When the girl and I came outside, one of the other girls in my group proudly displayed $15 that she had just found because a runner had gone by and didn't stop once he had dropped it. By the time the girl picked it up, he was too far away. We decided we would spend the money on a lunch for a homeless person when we got to Washington Square park which was our next destination. 

Once we arrived, we promptly began to hand out the bagged lunches that we had brought into the city with us but part of the way through I got phone call from our speaker for the weekend. As soon as I picked up the phone, I knew there was a problem. I could hear the house alarm, where he was staying, blaring. Both the security company and the police had called requesting the "secret code" of which we didn't have. 45 minutes later, after a long conversation with the police department, a call to a church member to go over and help out and tracking down one of the family's older sons to get the code everything was ok. But, by then, it was time for our group to head back to Grand Central to meet up with the rest of our group and head home. 

As we got to the subway station, I began to swipe my Metro Cards and let the students pass through but we quickly realized something was wrong as my cards malfunctioned and only had enough funds to have two people pass...five of us were left on the wrong side of the gate! With my credit cards blocked (MTA only allows the purchase of 2 metro cards per day, per card and I had to use all three to get our students into the city) and no cash we had no way to get everyone back other than walking the 30 blocks...until we realized we had the $15!!

Out of all the "frustrations" that morning:
  • the girl getting sick
  • her mom being unable to come and get her
  • the ministry not having the meds we needed
  • having to switch the groups
  • the first three stores not taking a credit card
  • our speaker dealing with the house alarm
God used each and every single one to put us exactly where we needed to be to find that $15 and ensured that we would still have it in order to get home!! 

October 1, 2010

Lessons at Laser Tag

A few weeks ago to finish out our summer, we took a group of students up to New Hampshire to work at Monadnock Bible Conference for a day and then the day after went to check out an extreme laser tag place called The Strategy Zone. To be honest, it was one of the coolest places I've ever taken our kids (outside of missions opportunities).

The Strategy Zone is not your normal, Chuck E. Cheese laser tag place where you spend 15 minutes in a dark, black light filled room with a bunch of plywood walls around you. That laser tag is fun and all but The Strategy Zone takes laser tag to a whole other level.
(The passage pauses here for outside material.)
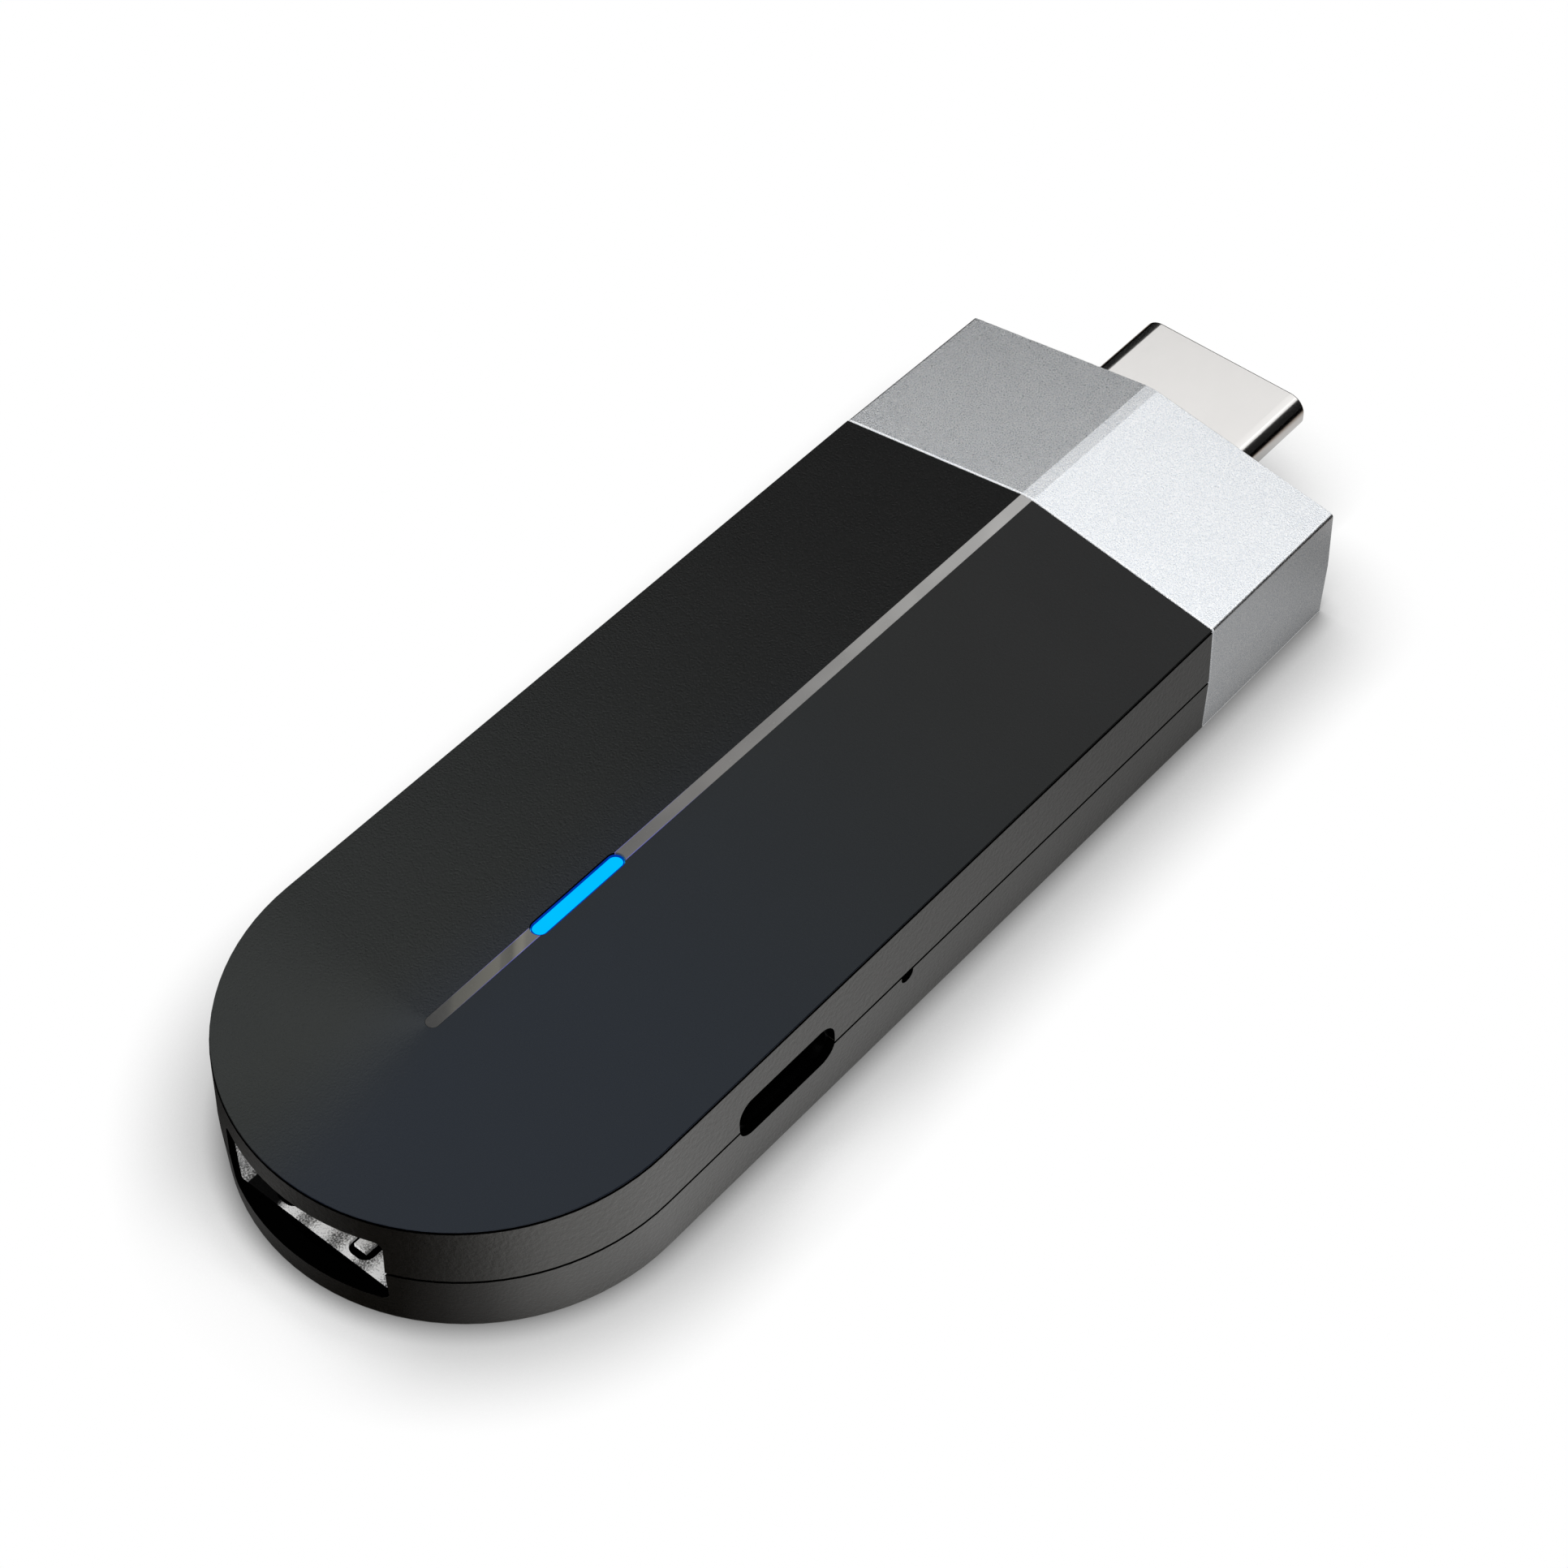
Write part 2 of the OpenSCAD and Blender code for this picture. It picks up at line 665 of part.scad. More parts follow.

For $20, our students got to play for 4 hours on a 50+ acre playing area which was a fantastic deal. Beyond that, the actual laser tag guns came in a handful of sizes - a handgun, a rifle and a sniper fully equipped with a scope that could hit someone 100 yards away. (The site is actually used from time to time to train police officers and military personel.)

Our group really had a blast working as a team to complete missions and running around in the woods together playing laser tag. It was such a fantastic time...

BUT, the whole reason our group was actually able to play was because another youth group from New Hampshire teamed up with us so that we could meet the minimum numbers required. So, instead of having 8 disappointed students, we had 17 of us who had a blast playing a fun game but also making some new friends and sharing life together.

When we were finished and parted ways, I was struck with the huge importance that networking has to play within our ministries. Networking has always been an important focus of mine but it seems that I am still surprised when I witness the direct benefits of working together with our Christians.

Beyond simply being able to play a fun game together, it was awesome to overhear conversations about faith, life, church and school between our students. It was a great time connecting with the other churches Youth Pastor talking about backgrounds and our experience in youth ministry. And, it was awesome walking away knowing we have a sister church up north now to share in other activities together such as skiing, camping or playing laser tag again.

If you don't currently do much networking, I want to strongly encourage you to check out an organization called The National Network of Youth Ministries (www.nnym.com). Creating a profile is free and only takes a few minutes but they will provide some great ministry resources, discounts of conferences and trainings and helps you find a local network in your area (or equips you to start one!) NNYM is such a blessing in my life and I will never do ministry without having a local network for support. It was through NNYM that I found the church to connect with in New Hampshire.

NNYM's slogan is, "We're Better Together," and that couldn't be closer to the truth that when it comes to doing ministry it's so important and beneficial to work with the rest of the Body of Christ!